Model A, the deep learning classifier only requires the news_text.csv dataset. The goal is to predict the ‘category’ label using the ‘title’ and ‘abstract; columns. Model B, the recommendation system only requires user_news_clicks.csv but you can use the news_text.csv in addition if you’d like though it is not necessary for this exercise. The goal is to be able to recommend users news articles that they’re likely to click.

Data Description

In news_text.csv - each record consists of three attributes and a target variable:

Category - There are lots of news categories available in this dataset, as requested we need to only 3 categories - news, sports and finance
news_id - Identification number of the news
title - Title of the news
abstract - Abstract of the news

In user_news_clicks.csv - each record consists of two attributes and a target variable:

click - User has clicked the articles or not
user_id - Identification number of the user
item - Identification number of an item

Goals

Design the deep learning classifier and the recommendation system models
Build and train the models using a Python deep learning library such as Tensorflow or PyTorch
Test the model’s performance using a set of metrics
Report on the performance of the model

Instructions

Read about the dataset at
https://github.com/msnews/msnews.github.io/blob/master/assets/doc/introduction.md

NOTE: We do not need to use the entire dataset, if resources are limited. Feel free to sample.

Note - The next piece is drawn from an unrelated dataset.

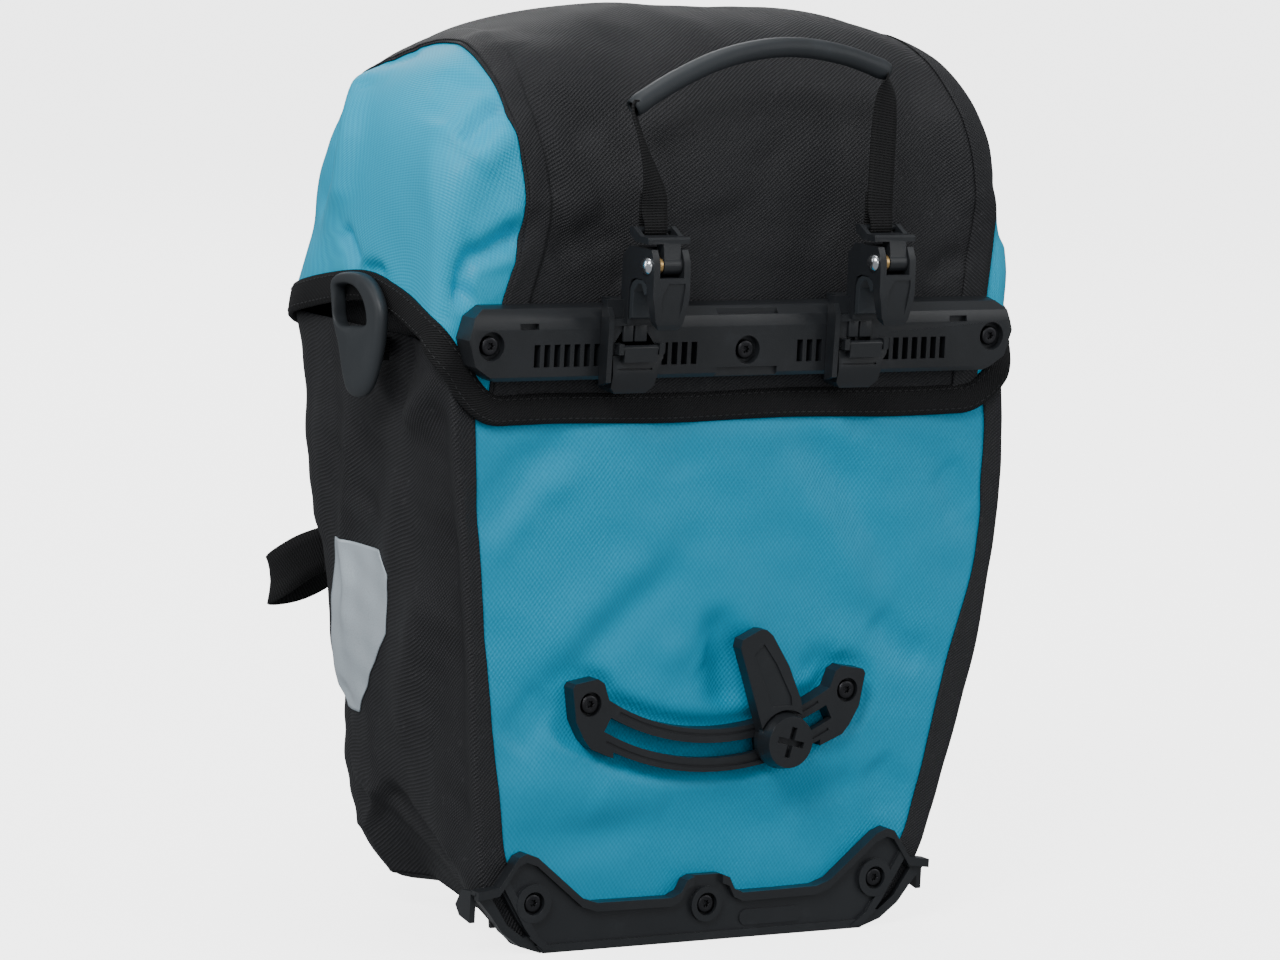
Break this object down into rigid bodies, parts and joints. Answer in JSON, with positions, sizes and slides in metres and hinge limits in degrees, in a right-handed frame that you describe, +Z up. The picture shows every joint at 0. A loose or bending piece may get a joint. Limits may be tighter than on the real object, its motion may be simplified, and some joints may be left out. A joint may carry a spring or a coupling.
{
  "type": "pannier bag",
  "caption": "Hook-on bicycle pannier bag with hooded lid, clamp hooks on a rail, carrying handle, curved lower rail with turning fin, and bottom protector.",
  "frame": {"origin": "underside of the bottom protector's lip, below the middle of the back panel's outer face", "axes": "+Z up; the rack side with the hooks faces -Y and the street side +Y; X runs along the bicycle rack"},
  "size_m": [0.34, 0.2427, 0.4399],
  "materials": {
    "blue_fabric": "coated ripstop weave, satin",
    "black_fabric": "coated diagonal twill, matt",
    "webbing": "ribbed polyester webbing",
    "hard_plastic": "fine moulded texture",
    "soft_plastic": "satin moulded",
    "board_plastic": "plain sheet",
    "steel": "polished rivet",
    "dark_steel": "blackened screw",
    "brass": "plated",
    "reflective": "glass-bead reflective film"
  },
  "bodies": {
    "bag": {"back_panel": "blue_fabric", "side_panel_left": "black_fabric", "side_panel_right": "black_fabric", "front_panel": "black_fabric", "bottom_panel": "black_fabric", "back_board": "board_plastic", "rail_backing_strip": "board_plastic", "arc_backing_strip": "board_plastic", "guard_backing_strip": "board_plastic", "inner_collar": "black_fabric", "collar_cord": "webbing", "cord_lock_body": "hard_plastic", "lid_anchor_band": "black_fabric", "hook_rail": "hard_plastic", "rail_screw_left": "dark_steel", "rail_screw_centre": "dark_steel", "rail_screw_right": "dark_steel", "arc_rail": "hard_plastic", "arc_screw_left": "dark_steel", "arc_screw_right": "dark_steel", "bottom_guard": "hard_plastic", "guard_screw_left": "dark_steel", "guard_screw_centre": "dark_steel", "guard_screw_right": "dark_steel", "side_hook_left": "soft_plastic", "side_hook_right": "soft_plastic", "side_hook_tab_left": "webbing", "side_hook_tab_right": "webbing", "reflector_left": "reflective", "reflector_right": "reflective", "cross_strap": "webbing", "strap_ladder_lock": "hard_plastic", "strap_loop": "webbing", "buckle_socket": "hard_plastic", "front_strap": "webbing"},
    "lid": {"lid_centre_panel": "black_fabric", "lid_side_left": "blue_fabric", "lid_side_right": "blue_fabric", "lid_strap": "webbing"},
    "plug": {"buckle_plug": "hard_plastic"},
    "cord_lock_button": {"cord_lock_button": "hard_plastic"},
    "hook_left": {"hook_body_left": "hard_plastic", "hook_insert_left": "hard_plastic", "hook_pin_left": "steel", "lever_spring_left": "brass"},
    "hook_right": {"hook_body_right": "hard_plastic", "hook_insert_right": "hard_plastic", "hook_pin_right": "steel", "lever_spring_right": "brass"},
    "lever_left": {"lever_left": "hard_plastic"},
    "lever_right": {"lever_right": "hard_plastic"},
    "latch_left": {"latch_left": "hard_plastic"},
    "latch_right": {"latch_right": "hard_plastic"},
    "handle": {"handle_webbing": "webbing", "handle_grip": "soft_plastic"},
    "fin_carriage": {"fin_carriage": "hard_plastic"},
    "fin": {"fin_blade": "hard_plastic"},
    "knob": {"fin_knob": "hard_plastic"}
  },
  "joints": [
    {"name": "lid_open", "type": "hinge", "parent": "bag", "child": "lid", "pos_m": [0, -0.0028, 0.355], "axis": [1, 0, 0], "range_deg": [0, 90]},
    {"name": "buckle_release", "type": "slide", "parent": "lid", "child": "plug", "axis": [0, 0, 1], "range_m": [0, 0.026]},
    {"name": "cord_lock_press", "type": "slide", "parent": "bag", "child": "cord_lock_button", "axis": [0, 0, -1], "range_m": [0, 0.004], "stiffness_N_per_m": 300, "springref_m": -0.002},
    {"name": "hook_left_slide", "type": "slide", "parent": "bag", "child": "hook_left", "axis": [1, 0, 0], "range_m": [-0.015, 0.015]},
    {"name": "hook_right_slide", "type": "slide", "parent": "bag", "child": "hook_right", "axis": [1, 0, 0], "range_m": [-0.015, 0.015]},
    {"name": "lever_left_lift", "type": "hinge", "parent": "hook_left", "child": "lever_left", "pos_m": [-0.0629, -0.0396, 0.3294], "axis": [1, 0, 0], "range_deg": [0, 20], "stiffness_Nm_per_rad": 0.05, "springref_deg": -11.46},
    {"name": "lever_right_lift", "type": "hinge", "parent": "hook_right", "child": "lever_right", "pos_m": [0.0629, -0.0396, 0.3294], "axis": [1, 0, 0], "range_deg": [0, 20], "stiffness_Nm_per_rad": 0.05, "springref_deg": -11.46},
    {"name": "latch_left_open", "type": "hinge", "parent": "hook_left", "child": "latch_left", "pos_m": [-0.0629, -0.02295, 0.2886], "axis": [-1, 0, 0], "range_deg": [0, 70]},
    {"name": "latch_right_open", "type": "hinge", "parent": "hook_right", "child": "latch_right", "pos_m": [0.0629, -0.02295, 0.2886], "axis": [-1, 0, 0], "range_deg": [0, 70]},
    {"name": "handle_fold", "type": "hinge", "parent": "lever_left", "child": "handle", "pos_m": [0, -0.0264, 0.3445], "axis": [1, 0, 0], "range_deg": [0, 90]},
    {"name": "fin_slide", "type": "hinge", "parent": "bag", "child": "fin_carriage", "pos_m": [0, 0, 0.226], "axis": [0, 1, 0], "range_deg": [-9, 37]},
    {"name": "fin_turn", "type": "hinge", "parent": "fin_carriage", "child": "fin", "pos_m": [0.0333, 0, 0.09724], "axis": [0, 1, 0], "range_deg": [-60, 60]},
    {"name": "knob_turn", "type": "hinge", "parent": "fin_carriage", "child": "knob", "pos_m": [0.0333, 0, 0.09724], "axis": [0, 1, 0], "range_deg": [-90, 90]}
  ],
  "couplings": [
    {"joint": "hook_right_slide", "follows": "hook_left_slide", "ratio": 1},
    {"joint": "lever_right_lift", "follows": "lever_left_lift", "ratio": 1},
    {"joint": "handle_fold", "follows": "lid_open", "ratio": 1}
  ]
}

For Model A, use only the top 3 categories -- namely news, sports, and finance for model training and validation.
Code and build the models A and B using a Python library such as Pytorch or Tensorflow

Tables

News Text

@kaggle.vinayakshanawad_us_news_dataset.news_text

10.01 MB
51282 rows
4 columns


CREATE TABLE news_text (
  "news_id" VARCHAR,
  "title" VARCHAR,
  "abstract" VARCHAR,
  "category" VARCHAR
);

User News Clicks

@kaggle.vinayakshanawad_us_news_dataset.user_news_clicks

23.97 MB
10951083 rows
3 columns


CREATE TABLE user_news_clicks (
  "user_id" VARCHAR,
  "item" VARCHAR,
  "click" BIGINT
);